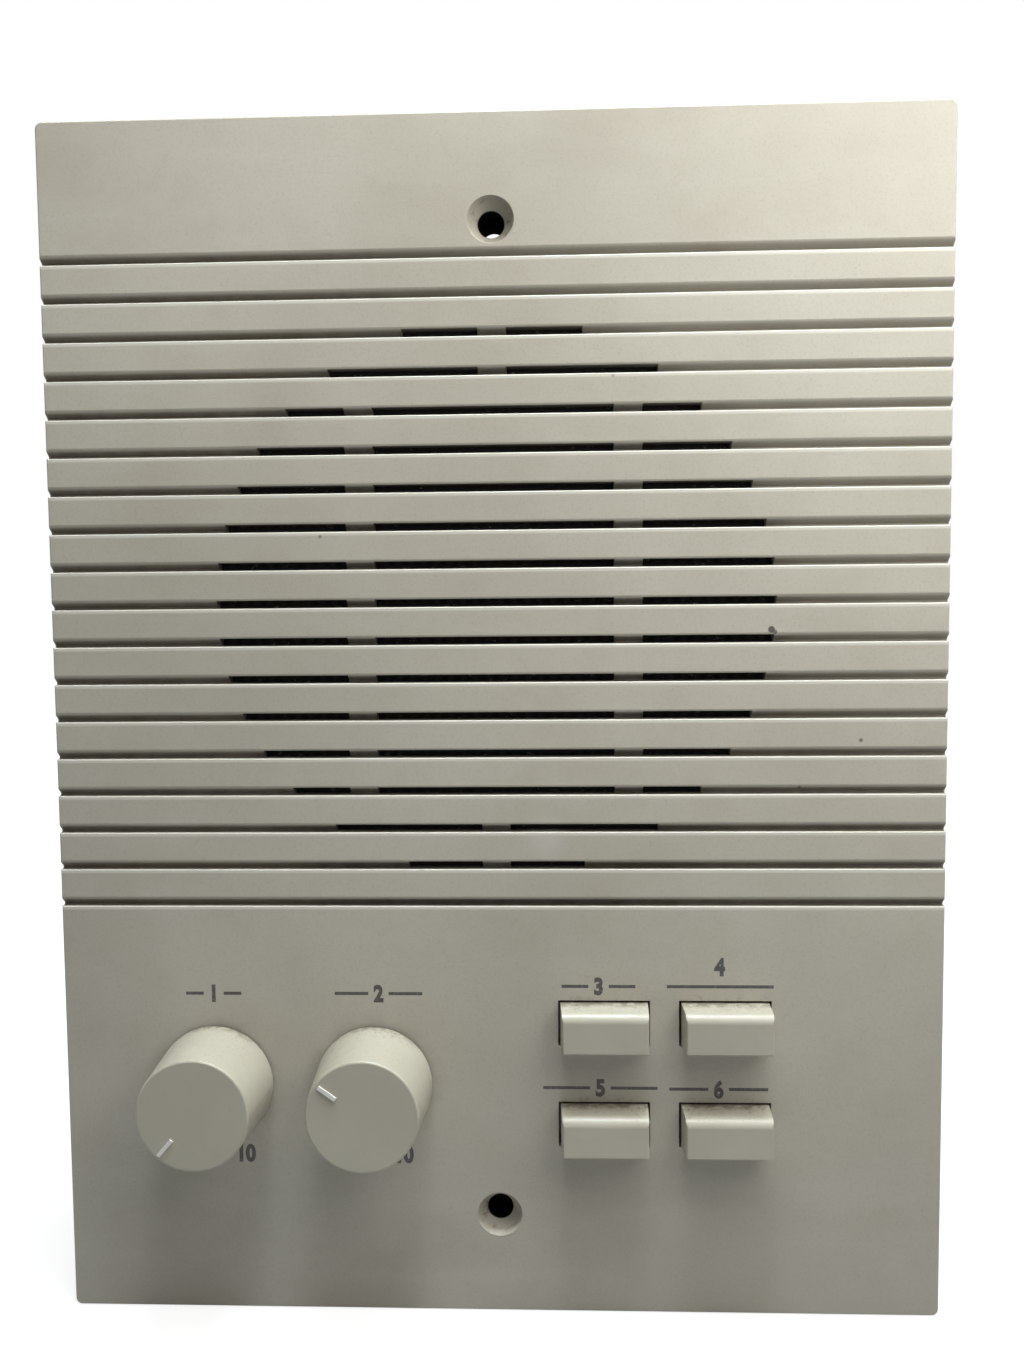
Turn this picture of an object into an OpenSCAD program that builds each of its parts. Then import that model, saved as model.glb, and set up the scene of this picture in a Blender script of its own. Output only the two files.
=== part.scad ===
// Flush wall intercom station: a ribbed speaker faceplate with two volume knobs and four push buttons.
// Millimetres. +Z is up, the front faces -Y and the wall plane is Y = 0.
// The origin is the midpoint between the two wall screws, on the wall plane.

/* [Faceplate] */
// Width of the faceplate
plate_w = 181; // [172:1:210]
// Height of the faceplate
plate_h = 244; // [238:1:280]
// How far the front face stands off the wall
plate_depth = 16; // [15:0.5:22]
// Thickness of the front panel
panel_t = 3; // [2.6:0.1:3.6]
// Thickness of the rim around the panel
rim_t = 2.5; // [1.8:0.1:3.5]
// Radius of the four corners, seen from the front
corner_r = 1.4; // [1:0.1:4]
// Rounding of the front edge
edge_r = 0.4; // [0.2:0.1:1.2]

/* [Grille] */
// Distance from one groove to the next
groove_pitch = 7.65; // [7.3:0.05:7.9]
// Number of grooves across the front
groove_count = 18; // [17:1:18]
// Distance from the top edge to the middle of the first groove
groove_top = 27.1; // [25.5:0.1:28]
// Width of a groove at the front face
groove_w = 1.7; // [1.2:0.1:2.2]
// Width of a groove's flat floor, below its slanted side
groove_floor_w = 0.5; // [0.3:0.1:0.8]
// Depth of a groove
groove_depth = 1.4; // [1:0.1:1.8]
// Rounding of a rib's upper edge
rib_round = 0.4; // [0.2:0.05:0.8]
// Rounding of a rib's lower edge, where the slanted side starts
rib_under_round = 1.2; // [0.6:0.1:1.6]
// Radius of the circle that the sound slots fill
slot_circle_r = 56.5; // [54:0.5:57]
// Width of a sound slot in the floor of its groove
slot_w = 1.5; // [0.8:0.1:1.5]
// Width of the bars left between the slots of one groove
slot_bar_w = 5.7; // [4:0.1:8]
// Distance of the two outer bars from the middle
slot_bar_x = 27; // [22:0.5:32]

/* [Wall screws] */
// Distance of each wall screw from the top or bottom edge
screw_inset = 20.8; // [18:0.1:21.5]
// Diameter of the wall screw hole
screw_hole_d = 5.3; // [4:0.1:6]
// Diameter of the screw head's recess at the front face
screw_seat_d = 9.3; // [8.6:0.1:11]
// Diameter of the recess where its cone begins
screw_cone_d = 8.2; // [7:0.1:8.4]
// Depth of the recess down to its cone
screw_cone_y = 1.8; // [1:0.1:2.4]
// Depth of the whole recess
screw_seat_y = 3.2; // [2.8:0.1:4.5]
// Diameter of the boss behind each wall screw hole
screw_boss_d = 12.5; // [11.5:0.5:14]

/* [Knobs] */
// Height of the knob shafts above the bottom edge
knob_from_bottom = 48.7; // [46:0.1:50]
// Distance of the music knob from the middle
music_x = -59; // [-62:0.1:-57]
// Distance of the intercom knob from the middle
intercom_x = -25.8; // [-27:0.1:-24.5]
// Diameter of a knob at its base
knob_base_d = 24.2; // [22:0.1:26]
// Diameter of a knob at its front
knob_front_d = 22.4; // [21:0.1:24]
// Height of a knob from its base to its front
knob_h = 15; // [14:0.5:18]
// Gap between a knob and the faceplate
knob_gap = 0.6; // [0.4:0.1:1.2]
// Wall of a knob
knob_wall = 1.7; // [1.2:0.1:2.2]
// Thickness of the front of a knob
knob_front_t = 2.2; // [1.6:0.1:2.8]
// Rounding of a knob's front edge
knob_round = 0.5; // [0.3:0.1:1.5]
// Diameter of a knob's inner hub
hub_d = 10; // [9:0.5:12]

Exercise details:
Nothing should be changed: write out all of the data as is.

Reply to the task:
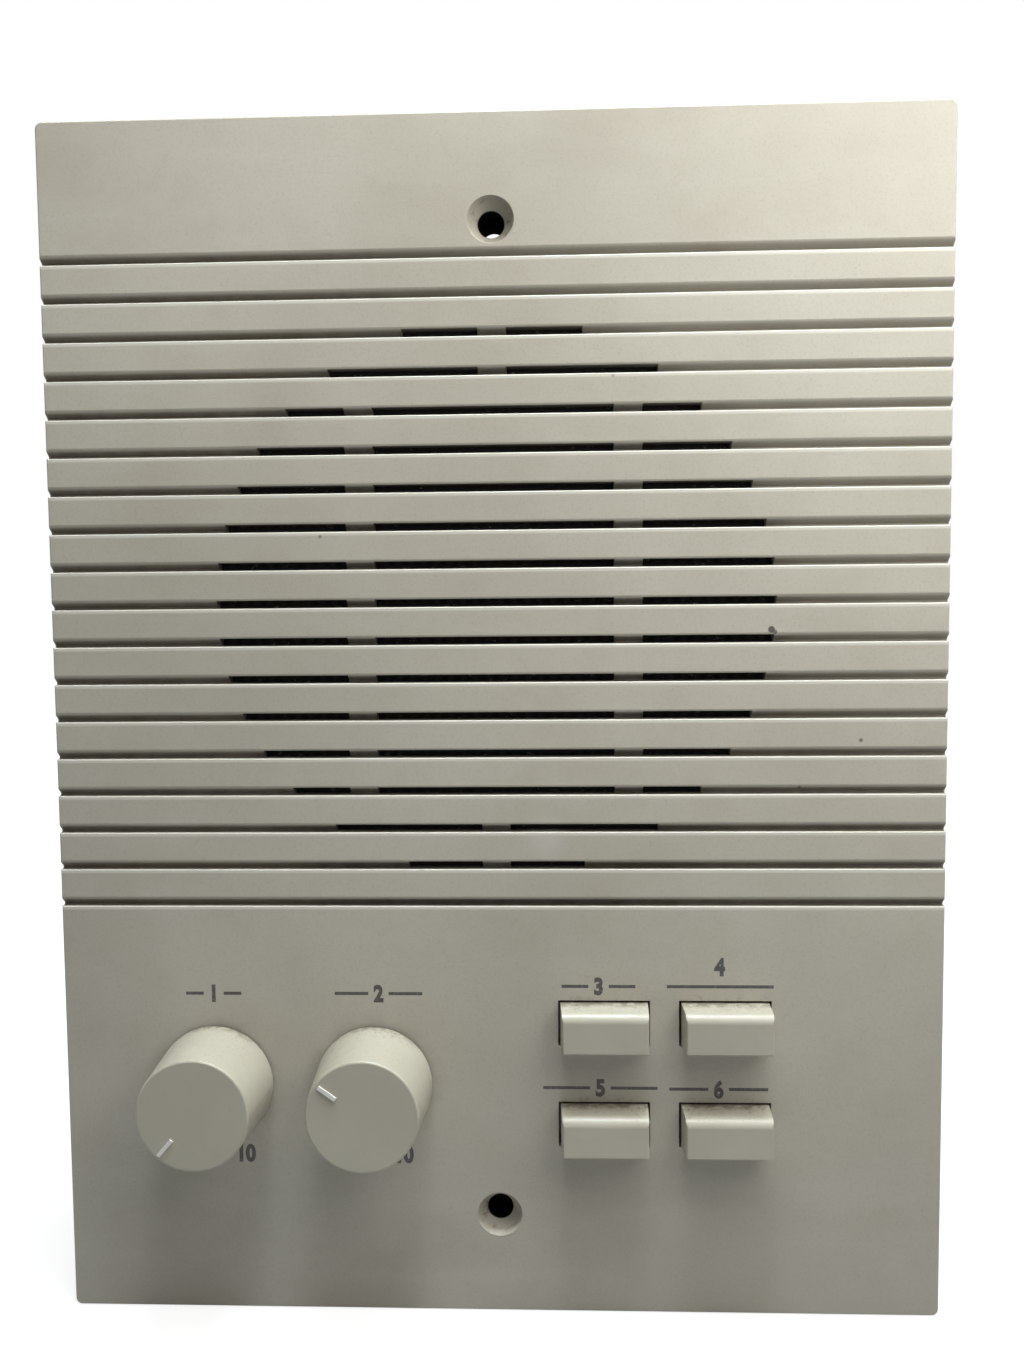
Turn this picture of an object into an OpenSCAD program that builds each of its parts. Then import that model, saved as model.glb, and set up the scene of this picture in a Blender script of its own. Output only the two files.
=== part.scad ===
// Flush wall intercom station: a ribbed speaker faceplate with two volume knobs and four push buttons.
// Millimetres. +Z is up, the front faces -Y and the wall plane is Y = 0.
// The origin is the midpoint between the two wall screws, on the wall plane.

/* [Faceplate] */
// Width of the faceplate
plate_w = 181; // [172:1:210]
// Height of the faceplate
plate_h = 244; // [238:1:280]
// How far the front face stands off the wall
plate_depth = 16; // [15:0.5:22]
// Thickness of the front panel
panel_t = 3; // [2.6:0.1:3.6]
// Thickness of the rim around the panel
rim_t = 2.5; // [1.8:0.1:3.5]
// Radius of the four corners, seen from the front
corner_r = 1.4; // [1:0.1:4]
// Rounding of the front edge
edge_r = 0.4; // [0.2:0.1:1.2]

/* [Grille] */
// Distance from one groove to the next
groove_pitch = 7.65; // [7.3:0.05:7.9]
// Number of grooves across the front
groove_count = 18; // [17:1:18]
// Distance from the top edge to the middle of the first groove
groove_top = 27.1; // [25.5:0.1:28]
// Width of a groove at the front face
groove_w = 1.7; // [1.2:0.1:2.2]
// Width of a groove's flat floor, below its slanted side
groove_floor_w = 0.5; // [0.3:0.1:0.8]
// Depth of a groove
groove_depth = 1.4; // [1:0.1:1.8]
// Rounding of a rib's upper edge
rib_round = 0.4; // [0.2:0.05:0.8]
// Rounding of a rib's lower edge, where the slanted side starts
rib_under_round = 1.2; // [0.6:0.1:1.6]
// Radius of the circle that the sound slots fill
slot_circle_r = 56.5; // [54:0.5:57]
// Width of a sound slot in the floor of its groove
slot_w = 1.5; // [0.8:0.1:1.5]
// Width of the bars left between the slots of one groove
slot_bar_w = 5.7; // [4:0.1:8]
// Distance of the two outer bars from the middle
slot_bar_x = 27; // [22:0.5:32]

/* [Wall screws] */
// Distance of each wall screw from the top or bottom edge
screw_inset = 20.8; // [18:0.1:21.5]
// Diameter of the wall screw hole
screw_hole_d = 5.3; // [4:0.1:6]
// Diameter of the screw head's recess at the front face
screw_seat_d = 9.3; // [8.6:0.1:11]
// Diameter of the recess where its cone begins
screw_cone_d = 8.2; // [7:0.1:8.4]
// Depth of the recess down to its cone
screw_cone_y = 1.8; // [1:0.1:2.4]
// Depth of the whole recess
screw_seat_y = 3.2; // [2.8:0.1:4.5]
// Diameter of the boss behind each wall screw hole
screw_boss_d = 12.5; // [11.5:0.5:14]

/* [Knobs] */
// Height of the knob shafts above the bottom edge
knob_from_bottom = 48.7; // [46:0.1:50]
// Distance of the music knob from the middle
music_x = -59; // [-62:0.1:-57]
// Distance of the intercom knob from the middle
intercom_x = -25.8; // [-27:0.1:-24.5]
// Diameter of a knob at its base
knob_base_d = 24.2; // [22:0.1:26]
// Diameter of a knob at its front
knob_front_d = 22.4; // [21:0.1:24]
// Height of a knob from its base to its front
knob_h = 15; // [14:0.5:18]
// Gap between a knob and the faceplate
knob_gap = 0.6; // [0.4:0.1:1.2]
// Wall of a knob
knob_wall = 1.7; // [1.2:0.1:2.2]
// Thickness of the front of a knob
knob_front_t = 2.2; // [1.6:0.1:2.8]
// Rounding of a knob's front edge
knob_round = 0.5; // [0.3:0.1:1.5]
// Diameter of a knob's inner hub
hub_d = 10; // [9:0.5:12]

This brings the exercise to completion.